Bobbie Morgan’s dream is starting to become more of a reality as the director of the Pine Bluff/Jefferson County Library System is watching, what was once a blue print library, take formation right before her very eyes.

“The new library is coming along very nicely,” said Morgan. “All of the rooms have taken shape and are in the process of painting the interior.”

In October of 2018 several library and city official broke ground at the site of the new library at Sixth Avenue and Main Street in downtown Pine Bluff. A few years later stands a windowed structured with stained concrete floors and freshly painted walls.

Though the slate date to open was set for spring 2020 during the ground-breaking ceremony, the coronavirus pandemic has put a halt on activity.

“We are having problems with the projected date of completion because of the virus,” said Morgan. “We are having problems with supplies coming in because basically the country has shut down.”

Morgan adds with over 1/3 of rainy days this year, construction has had to wait a day or two for the ground to dry out in order to continue.

Morgan hopes the 32,000 square-foot downtown library will be complete by mid-Summer. The library will offer up-to-date technology and amenities for the entire family.

The library will have two main entrances according to Morgan. Upon entrance you will be greeted by the circulation desk. A lounging area nearby will house vending machines to give the library a bookstore feel.

“We’re getting tables right now and will have some rocking chairs up there as a nice pleasant place for people to sit,” said Morgan. “We’ll have magazines and our book sales. You can eat and enjoy a magazine, newspaper or something to read.”

Inside the oval entrance will be the restrooms and as you walk through the doors on your left, Morgan says will be a DVD and fiction area.

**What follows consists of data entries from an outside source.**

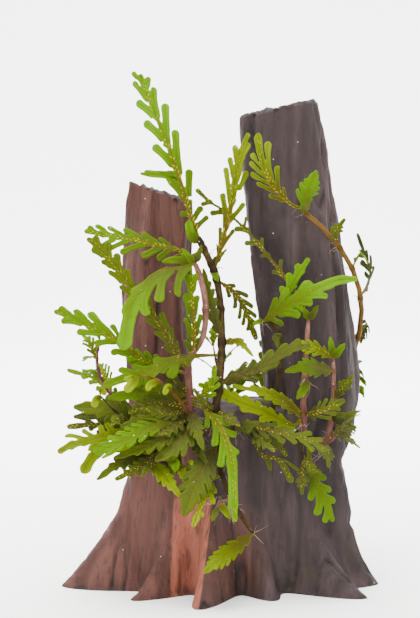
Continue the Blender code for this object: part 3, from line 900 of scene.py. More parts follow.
def stem_of(name):
    return STEMS.get(name) or SHOOTS[name]


def stem_route(name):
    """The line through the stem's middle, as in the solids."""
    stem = stem_of(name)
    return curve_through([seen(*p) for p in stem.route], 2 * len(stem.route) - 2)[0]


def tube(path, radii, sides):
    """A round skin with closed ends along a path."""
    ahead = [(path[min(i + 1, len(path) - 1)] - path[max(i - 1, 0)]).normalized() for i in range(len(path))]
    side = ahead[0].orthogonal().normalized()
    rings = []
    for centre, forward, radius in zip(path, ahead, radii):
        side = (side - forward * side.dot(forward)).normalized()
        other = forward.cross(side)
        turns = [2 * math.pi * k / sides for k in range(sides)]
        rings.append([centre + (side * math.cos(t) + other * math.sin(t)) * radius for t in turns])
    return loft(rings)


def stem_shape(name, joints):
    """A tapered tube that swells at its joints, is rooted at its foot and narrows at its head."""
    stem = stem_of(name)
    route = stem_route(name)
    length = sum((b - a).length for a, b in zip(route, route[1:]))
    count = max(8, int(length / STEM_STEP))
    path, radii, rows = [], [], []

    def add(centre, radius, up_it, near):
        path.append(centre)
        radii.append(radius)
        rows.extend([(k / STEM_SIDES, up_it, near) for k in range(STEM_SIDES)])

    if name in FEET:
        rooted = seen(*FEET[name])
        for share in ROOTED_SHARES:
            radius = stem.foot_radius * (0.8 + 0.2 * share)
            add(rooted.lerp(route[0], share), radius, -length * 0.05, ROOTED_JOINT)
    for i in range(count + 1):
        share = i / count
        near = max(math.exp(-(((share - joint) * length / JOINT_LENGTH) ** 2)) for joint in joints)
        left = (count - i) * length / count
        narrow = min(1.0, TIP_WIDTH + (1 - TIP_WIDTH) * math.sqrt(left / TIP_TAPER))
        radius = between((stem.foot_radius, stem.head_radius), share)
        add(between(route, share), radius * (1 + JOINT_SWELL * near) * narrow, share * length, near)
    points, faces = tube(path, radii, STEM_SIDES)
    return Shape(points, faces, {"stem": np.array(rows)})


def stem_joints(name):
    """Shares of the way up a stem where it swells: where leaves spring, and midway along a long stretch."""
    feet = sorted({0.0, 1.0, *(leaf.foot for leaf in (*LEAVES.get(name, ()), *small_leaves(name)))})
    midway = [(a + b) / 2 for a, b in zip(feet, feet[1:]) if b - a > LONG_STRETCH]
    return feet + midway


def build_stems():
    finishes = {name: stem_finish(name) for name in STEM_COLOURS}
    for name, stem in STEMS.items():
        mesh = new_mesh(name, [stem_shape(name, stem_joints(name))])
        add_piece(f"{name}_skin", mesh, finishes[stem.colour], "stem", name)
    for colour in STEM_COLOURS:
        names = [name for name, shoot in SHOOTS.items() if shoot.colour == colour]
        mesh = new_mesh(f"{colour}_shoots", [stem_shape(name, stem_joints(name)) for name in names])
        add_piece(f"{colour}_side_shoots", mesh, finishes[colour], "stem")


# Rootlets

ROOTLET_SIDES = 5
ROOTLET_STEP = 0.8
ROOTLET_BEND = 0.10
ROOTLET_WANDER = 0.14
ROOTLET_SAG = 0.06
ROOTLET_TAPER = 0.75

# Short roots that grow from a creeping stem towards the wood: how many at each joint, how long and how thick
HOLDS = 4
HOLD_LENGTHS = (5, 11)
HOLD_RADIUS = 0.20
CREEPING = ("cross_runner", "front_runner", "limb_runner", "back_runner")

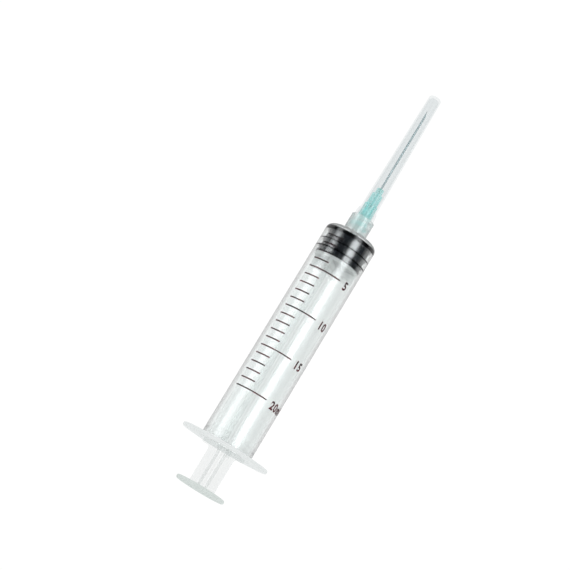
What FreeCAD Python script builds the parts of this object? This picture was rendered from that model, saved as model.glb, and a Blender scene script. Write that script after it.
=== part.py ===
"""A 20 ml luer lock syringe lying on its side, with a fitted needle and its cap.

The axis of the syringe lies along +X and points towards the needle. The origin is under the
middle of the object, on the surface that the finger flange stands on. Millimetres.
"""
import FreeCAD
import Part
import Sketcher

import os

V = FreeCAD.Vector
TINY = 1e-4

# Driving sizes. Every one is a real size in millimetres or degrees, or a count.
SIZES = {
    # Barrel: tube, end wall and shoulder
    "bore_radius": 9.525,
    "barrel_wall": 1.03,
    "barrel_length": 95.0,
    "front_wall": 1.6,
    "shoulder_round": 2.4,
    "inner_corner_chamfer": 0.9,
    "mouth_flare": 0.5,
    "mouth_flare_length": 0.9,
    "bead_height": 0.28,
    "bead_half_width": 0.4,
    "bead_from_flange": 4.6,
    # Finger flange
    "flange_width": 36.2,
    "flange_depth": 26.0,
    "flange_thickness": 1.4,
    "flange_tip_radius": 9.0,
    "flange_side_radius": 8.0,
    "flange_wing_angle": 33.3,
    "flange_edge_chamfer": 0.4,
    "flange_root_chamfer": 0.4,
    # Nozzle and lock collar
    "nozzle_length": 9.9,
    "nozzle_tip_radius": 1.965,
    "luer_taper": 0.03,
    "nozzle_bore_radius": 1.05,
    "collar_length": 7.8,
    "collar_bore_radius": 4.0,
    "collar_wall": 0.75,
    "collar_rim_chamfer": 0.35,
    "collar_root_chamfer": 0.3,
    "thread_lead": 5.0,
    "thread_start": 2.0,
    "thread_depth": 0.5,
    "thread_crest_half": 0.25,
    "thread_root_half": 0.42,
    "thread_end_gap": 0.1,
    "thread_starts": 2,
    # Stopper
    "stopper_length": 10.8,
    "stopper_slide_clearance": 0.05,
    "stopper_seat_gap": 0.1,
    "groove_depth": 0.55,
    "front_rib_width": 1.6,
    "middle_rib_station": 5.2,
    "middle_rib_width": 0.8,
    "third_rib_station": 1.9,
    "third_rib_width": 0.9,
    "rear_rib_width": 0.7,
    "rib_flank": 0.25,
    # Plunger rod
    "thumb_disc_radius": 10.15,
    "thumb_disc_thickness": 1.4,
    "thumb_disc_chamfer": 0.4,
    "thumb_standoff": 16.4,
    "neck_half_width": 5.5,
    "rod_side_clearance": 0.245,
    "rod_rib_thickness": 1.2,
    "rod_shoulder_lead": 1.3,
    "rod_shoulder_round": 1.4,
    "rod_turn": 73.0,
    "support_disc_thickness": 1.5,
    "support_disc_gap": 0.05,
    "head_neck_radius": 3.2,
    "head_neck_length": 1.8,
    "head_radius": 4.9,
    "head_back_length": 0.6,
    "head_nose_length": 3.4,
    "head_nose_radius": 2.6,
    "head_clearance": 0.05,
    # Needle hub
    "hub_lift": 3.1,
    "hub_length": 18.2,
    "hub_socket_clearance": 0.02,
    "hub_socket_depth": 9.0,
    "hub_funnel_length": 0.9,
    "hub_ring_radius": 3.05,
    "hub_ring_length": 2.0,
    "hub_lower_radius": 2.75,
    "hub_lower_end": 5.9,
    "hub_upper_radius": 2.5,
    "hub_upper_end": 10.9,
    "hub_collet_radius": 1.4,
    "hub_fin_radius": 2.15,
    "hub_fin_thickness": 0.7,
    "hub_fin_end": 15.8,
    "hub_fin_count": 4,
    "grip_rib_count": 6,
    "grip_rib_width": 0.7,
    "cap_grip_clearance": 0.07,
    "hub_edge_chamfer": 0.12,
    "lug_tip_clearance": 0.15,
    "lug_crest_half": 0.35,
    "lug_root_half": 0.5,
    "lug_flank_clearance": 0.09,
    "lug_sweep": 105.0,
    # Cannula and its adhesive
    "cannula_radius": 0.4,
    "cannula_bore_radius": 0.26,
    "cannula_exposed": 36.5,
    "cannula_setting": 8.0,
    "cannula_fit_clearance": 0.02,
    "bevel_length": 2.8,
    "side_bevel_length": 1.3,
    "side_bevel_depth": 0.1,
    "side_bevel_turn": 38.0,
    "glue_well_radius": 0.95,
    "glue_well_depth": 1.6,
    "glue_root_depth": 0.5,
    "glue_running_clearance": 0.02,
    # Needle cap
    "cap_mouth_gap": 0.1,
    "cap_length": 56.1,
    "cap_wall": 0.65,
    "cap_tip_wall": 0.5,
    "cap_end_wall": 1.0,
    "cap_step_gap": 0.4,
    "cap_step_length": 0.8,
    "cap_skirt_length": 3.4,
    "cap_skirt_mouth_radius": 4.15,
    "cap_skirt_top_radius": 3.92,
    "cap_skirt_wall": 0.78,
    "cap_body_radius": 3.425,
    "cap_tip_radius": 2.54,
    "cap_tip_chamfer": 0.8,
    "cap_skirt_chamfer": 0.3,
}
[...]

Further back will be the nonfiction books.

A rare book room and the genealogy department will be located on the second story of the library.

“You’ll have a large genealogy department where rare books are and a workroom for genealogist to process different books and microfilm,” said Morgan. “The administration offices and staff kitchen will be located behind the genealogy department.”

Across the bridge on the second floor will be the children’s department.

“We have a workroom built in for the children’s area,” said Morgan. “We have a large area which we have some new shelving and on the left as you’re walking through the children’s area, you’ll see two blocks.”

Morgan says one of those areas will be the children’s librarian office and the other will be a room for children to work on building and social skills by playing and building with blocks.

Also on the second floor will be story steps, an area where program can be held while attendees sit on step-like seating.

“The kids can have programs there, sit, read and play with their tablets and laptops,” said Morgan. “We can have programs there with the presenter at the bottom of the steps.”

The library will consist of two computer labs. One will be a training lab and the other will a computer space for the general public.

“The computer training lab will have Mac computers with software to teach different music and graphic programs. If someone wanted to develop a video of themselves, write music and design webpages, this sophisticated software that people can’t afford to buy, they will be able to access it,” said Morgan.

Morgan adds the computer lab will be used as normally used.

“People can come in and use the lab for business,” said Morgan. “We have people who come in who are doing job resumes and job searching. Other people come in to play games.”

Morgan said a recording studio will be available to those who complete training and would like to utilize what they’ve learned.

More steps alongside the story steps will take you to a glass-enclosed Teen Loft.

“This will be the first time we have a special area just for the teens. They will have their own special computers, a gaming area, space for their books and materials and an area for them to be able to sit and study,” said Moore. “Our intention is to have that area for teens because right now our children’s area goes all the way up to 18. “

As the new library nears completion, Moore said library services are still being offered at the old location at

While physical closed to patrons, the library still offers a wealth of digital content for those who have internet access. Curbside service is also offered to those who still love to turn the pages of a book.

By calling 870-534-4802 you can call to request a book title for pickup. A library associate will call you back when your books are ready for pickup.

“We will bring them out to you and place them on a table at the front door,” said Moore.

The service is provided Monday-Friday from 9:00 a.m. to 2:00 p.m.

Governor Asa Hutchinson recently issued a proclamation naming April 19 -25 as National Library Week in Arkansas.

"This is a fitting time to remind the citizens of Arkansas of the essential services and programs that are provided by libraries of all types - academic, school, public and special," said Carolyn Ashcraft, state librarian. "Many libraries are closed at this time, some are providing limited services, and some are open. Whatever the situation, the work libraries do and the resources they provide - whether on site or remotely -- are critical to the well-being of all."

As the impact of the COVID-19 crisis continues to evolve and change the work of libraries and library workers, libraries are proving resourceful and resilient, serving as a rich pipeline for content, delivering access to eBooks, movies, music, video games, virtual story times and activities, and so much more according to a release from the state library.